Section 6 gives to the Land Commission priority for debts due to them, in line with the general rights of the State in this respect. Such priority has hitherto been assumed for Land Commission claims but having regard to a recent decision restricting these rights to cases covered by Section 38, sub-section (2) of the Finance Act, 1924, it is advisable to have specific statutory authority for the rights and privileges of the Land Commission in respect of moneys due to them. Section 7 gives specific authority exempting the Land Commission from payment of fees on first registration of title to holdings or parcels in certain cases. Such fees have never been paid or demanded, but hitherto there has not been explicit statutory authority for this exemption. Exemption does not apply where the lands concerned have been bought from the Land Commission by public auction or private treaty.

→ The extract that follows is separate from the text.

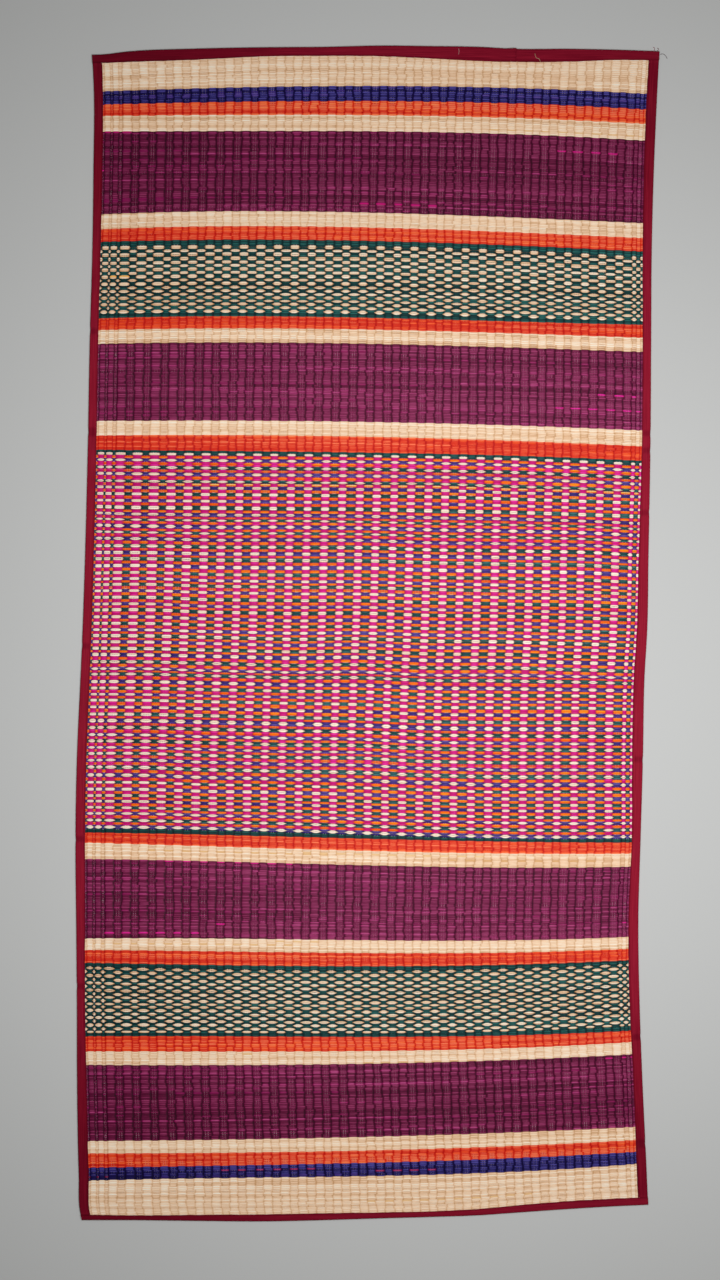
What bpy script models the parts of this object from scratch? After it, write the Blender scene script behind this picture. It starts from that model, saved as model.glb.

Section 8 extends the provisions of Section 27 of the Land Act, 1927, which enable the Land Commission to incur a loss on resale of land, to cover losses on resales of sporting and other rights. There is no case, so far, of loss on resale of sporting rights, etc., but it is well to provide for such a contingency. Section 9 authorises the grouping of 4½ per cent. land bonds of smaller denomination than £100 into units not exceeding £100 for the purposes of any drawings for redemption. This is just a matter affecting the convenience of the arrangements for the redemption of the bonds. Section 10 proposes to repeal sub-section (3) of Section 21 of the Land Act, 1931, which provides that dividends on land bonds for the time being retained as a guarantee deposit shall be paid out as they accrue to the persons entitled thereto, and provides instead, that such dividends shall be retained with the land bonds forming the guarantee deposit and utilised for the purposes of such guarantee deposit, except in cases where the Judicial Commissioner sees fit, on application, to release the dividends for payment to any parties entitled thereto. That is a charge. The section also simplifies the procedure for dealing with excess land bonds in the guarantee deposit.
Section 11 adapts Section 36 of the Land Act, 1931, which directs payment of interest at the rate of 4½ per cent. to claimants against the purchase money of an estate, to the cases where the purchase money is payable in land bonds other than 4½ per cent. bonds, by providing that the interest shall be payable at the same rate as that which the relevant land bonds bear. That is to say that where bonds bear 4 per cent. interest, as at present, interest bearing claims upon the purchase money such as mortgages shall be paid at the 4 per cent. rate also.